= Dworkin's Game Driver =

LPMud server

DGD, Dworkin's Game Driver (at one time called Dworkin's Generic Driver), is an LPMud server written by Felix A. "Dworkin" Croes. DGD pioneered important technical innovations in MUDs, particularly disk-based object storage, full world persistence, separation of concerns between driver and mudlib, runtime morphism, automatic garbage collection, lightweight objects and LPC-to-C compilation.

==History==
DGD's first public release was on August 12, 1993.

The first publicly available MUD to use DGD was PaderMUD (later Xyllomer), in December 1993.

The original primary development MUD for DGD was The Pattern, referencing The Chronicles of Amber (like Croes's pseudonym Dworkin, which refers to Dworkin Barimen). It was taken offline sometime before February 1997.

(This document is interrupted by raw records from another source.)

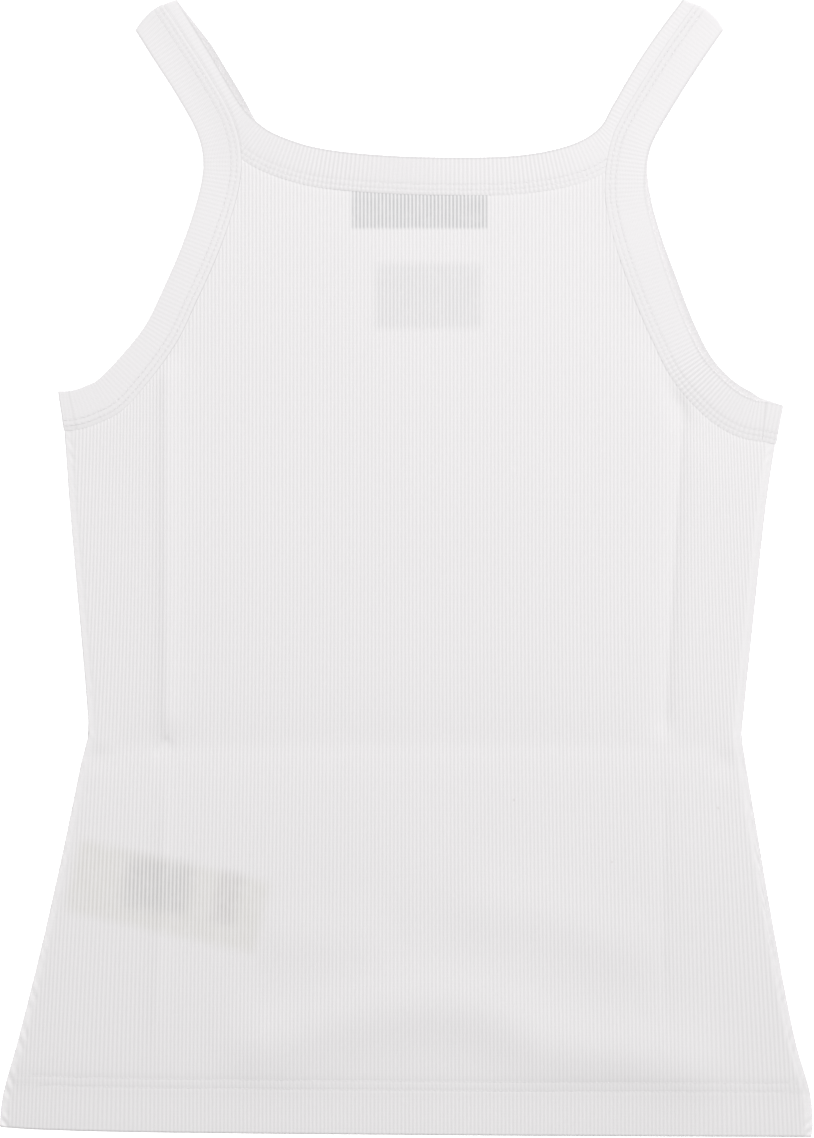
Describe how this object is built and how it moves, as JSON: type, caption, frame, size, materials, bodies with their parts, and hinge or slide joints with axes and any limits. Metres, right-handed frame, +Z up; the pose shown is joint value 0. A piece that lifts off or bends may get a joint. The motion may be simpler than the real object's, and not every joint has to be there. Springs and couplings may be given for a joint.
{
  "type": "tank top",
  "caption": "Women's tank top in white ribbed jersey with bound neck, armholes and shoulder straps, lying flat with its back up",
  "frame": {"origin": "on the surface that the garment lies on, under the middle of its bounding box", "axes": "+X to the right of the garment as it is seen from above, +Y from the hem to the straps, +Z up from the surface"},
  "size_m": [0.4146, 0.58, 0.0045],
  "materials": {
    "rib_jersey": "white 1x1 rib jersey, matt",
    "rib_binding": "white rib jersey folded double, matt",
    "label_tape": "blank woven tape, slight sheen"
  },
  "bodies": {
    "root": {"back_panel": "rib_jersey", "front_panel": "rib_jersey", "neck_binding": "rib_binding", "armhole_binding_left": "rib_binding", "armhole_binding_right": "rib_binding", "neck_label": "label_tape", "size_label": "label_tape", "care_label": "label_tape"}
  },
  "joints": []
}
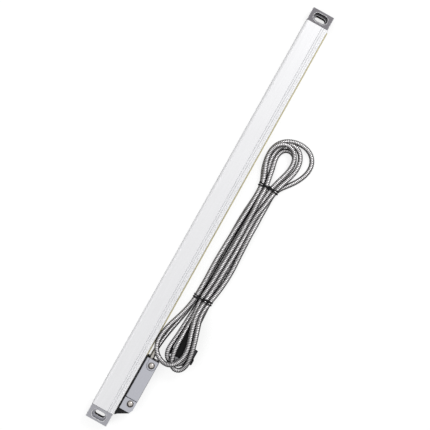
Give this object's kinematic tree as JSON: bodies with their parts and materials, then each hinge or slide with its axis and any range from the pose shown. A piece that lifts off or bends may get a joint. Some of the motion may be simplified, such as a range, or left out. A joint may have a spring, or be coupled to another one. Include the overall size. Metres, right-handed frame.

During the 1994–1995 academic year, DGD was a core element in a master's thesis at the Katholieke Universiteit Leuven. As part of the thesis work, a deterministic mechanism for handling arrays and mappings passed between objects was devised.

In December 1995, exclusive rights to commercial use of DGD were acquired by BeeHive Internet Technologies, Inc., which sold an exclusive license to ichat in January 1996. ichat used DGD to establish the first Yahoo! chatrooms. ichat then became Acuity Corporation, which sold a sublicense to Skotos in February 1999. Skotos used DGD to create a series of online games. Acuity Corporation was later acquired by Quintus Corporation. In March 2001, the exclusive license was terminated due to the bankruptcy of that company.

In 2002, DGD was used for academic research into persistent distributed object systems.

In August 2005, DGD's commercial use rights were assigned back to Dworkin B.V., Croes's company.

On February 3, 2010, DGD 1.4 was released as open-source software.